Sterling OTC FX functions seem to be tepid, out of the limelight but underlying spot movements haven’t been out of the woods. Amid the consolidation phase of GBPUSD, it has bottomed out at 1.1986 levels and bounced back to the current 1.3066 levels (i.e. shy above 9% in just six and a half months).

After all, the so-called “Brexit bill” had already caused tensions ahead of the negotiations.

Still, it remains to be seen whether the two sides can agree on the size of the bill. The situation remains difficult for the GBP, however, as the recent reports of domestic political quarrels in the UK show.

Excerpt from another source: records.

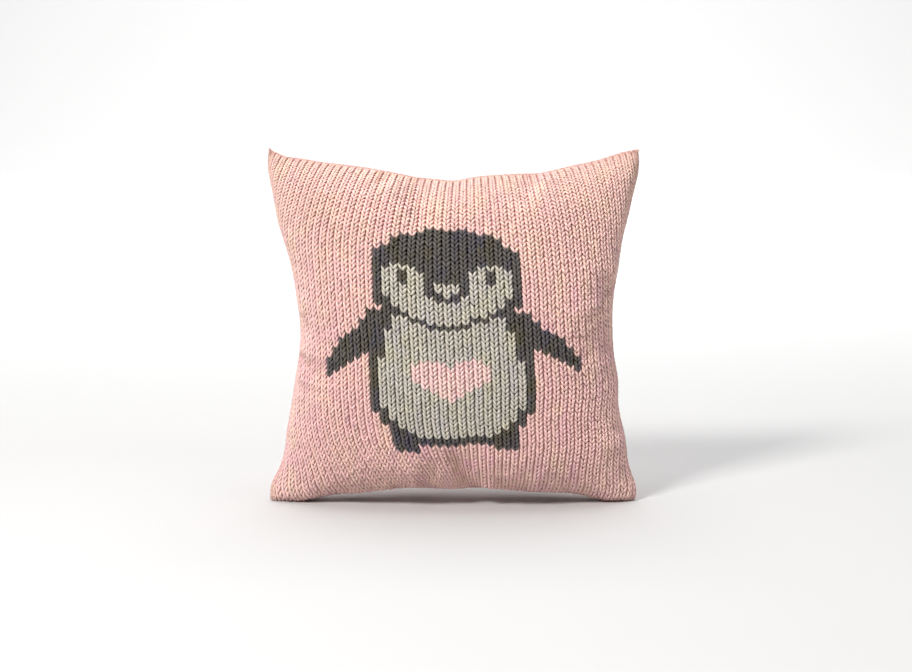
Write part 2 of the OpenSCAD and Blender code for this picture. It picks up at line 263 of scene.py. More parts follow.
# shallow waves of the top seam: place as a share of the half width, rise and spread
topWaves = ((-0.92, -4.5, 0.07), (-0.50, 3.5, 0.20), (-0.18, -2.5, 0.09), (-0.01, -5.0, 0.10),
            (0.47, -2.8, 0.11), (0.92, 4.0, 0.10))
# the same of how far each side pulls in: place as a share of the half height
leftWaves = ((0.58, -4.5, 0.17), (-0.06, 3.8, 0.20), (-0.72, 1.5, 0.08), (-0.92, -4.0, 0.07))
rightWaves = ((0.35, -3.0, 0.16), (0.62, -1.5, 0.12), (-0.15, -3.8, 0.40), (-0.31, -3.4, 0.11),
              (-0.64, -3.6, 0.14), (-0.93, -5.0, 0.10))
bottomWaves = ((-0.62, -2.5, 0.12), (0.12, 3.0, 0.08), (-0.30, 2.0, 0.12), (0.45, -2.0, 0.12))


# Sum of rise * exp(-((u - place) / spread)^2)
def waves(parts, u):
    return sum(rise * np.exp(-((u - place) / spread) ** 2) for place, rise, spread in parts)


# Half width less the pull times (1 - v^2)^(power + lean v) and less each side's own waves,
# which end at the corners as 1 - v^30
def halfWidth(u, v):
    own = np.where(u < 0, waves(leftWaves, v), waves(rightWaves, v)) * np.abs(u)
    power = outline["pullPower"] + outline["pullLean"] * v
    pull = outline["sidePull"] * np.maximum(0, 1 - v * v) ** power
    return width / 2 - pull - own * (1 - v ** 30)


# Arch times 1 - |u / share|^power, never under the floor
def bottomSeam(u):
    arch = np.maximum(0, 1 - (np.abs(u) / outline["archShare"]) ** outline["archPower"])
    return arch * (outline["bottomArch"] + waves(bottomWaves, u))


# Height less the sag times 1 - u^2, with waves that fade at the corners as 1 - u^8
def topSeam(u):
    return height - outline["topSag"] * (1 - u * u) + (1 - u ** 8) * waves(topWaves, u)


# Place in the seam plane of a point at u across and v up; the sides turn in at the upper corners
# by cornerRound * smooth(|u|) * smooth(v)
def seamPlane(u, v, inset):
    low = bottomSeam(u) + inset
    high = topSeam(u) - inset
    corner = smooth(outline["cornerShare"], 1, np.abs(u)) * smooth(outline["cornerShare"], 1, v)
    x = u * (halfWidth(u, v) - inset - outline["cornerRound"] * corner)
    z = low + (v + 1) / 2 * (high - low)
    return np.stack([x, z], axis=-1)


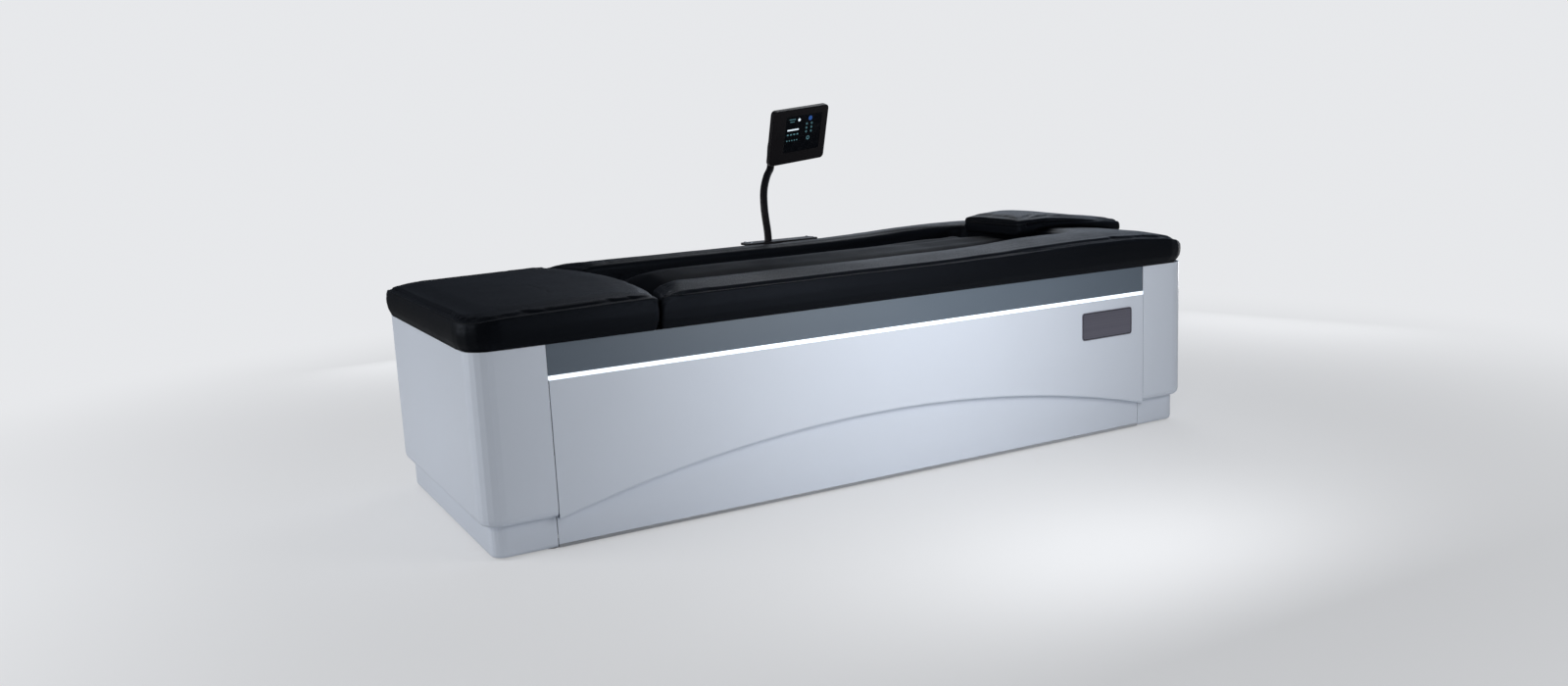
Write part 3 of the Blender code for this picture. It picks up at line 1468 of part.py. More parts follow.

Chancellor of the Exchequer Philip Hammond had a few concerns during the weekend that some cabinet members were undermining his efforts to ensure a “soft” Brexit.

Despite this driving forces of cable, the 25-delta risk of reversals of GBPUSD have not been indicating any dramatic shoot up nor any slumps but bearish neutral (no fresh change in risk reversals has been observed), but seems to be one of the pairs to be hedged for downside risks as it indicates puts have been relatively costlier.

The risk reversal curve has been traveling in a linear direction, while spot curve is slumping downwards back to converge with the RR curve.

Brexit has hurt eventually no matter if it is going to be soft or hard exit: If we do see resilience for Sterling through 3Q, as UK data hold up, and if we also see the euro trade down to parity with the dollar over that timescale.

While the cable volatility surface has returned to levels seen at the start of the year overall, but risk reversals and butterflies are now excessively cheap: - The sell-off in the cable skew is exaggerated compared to ATM volatility, since the risk remains asymmetric on the downside; - The tail risk is mispriced, as the GBPUSD butterfly is now less expensive than the EURUSD butterfly, which is unsustainable given the GBP extra tail risk.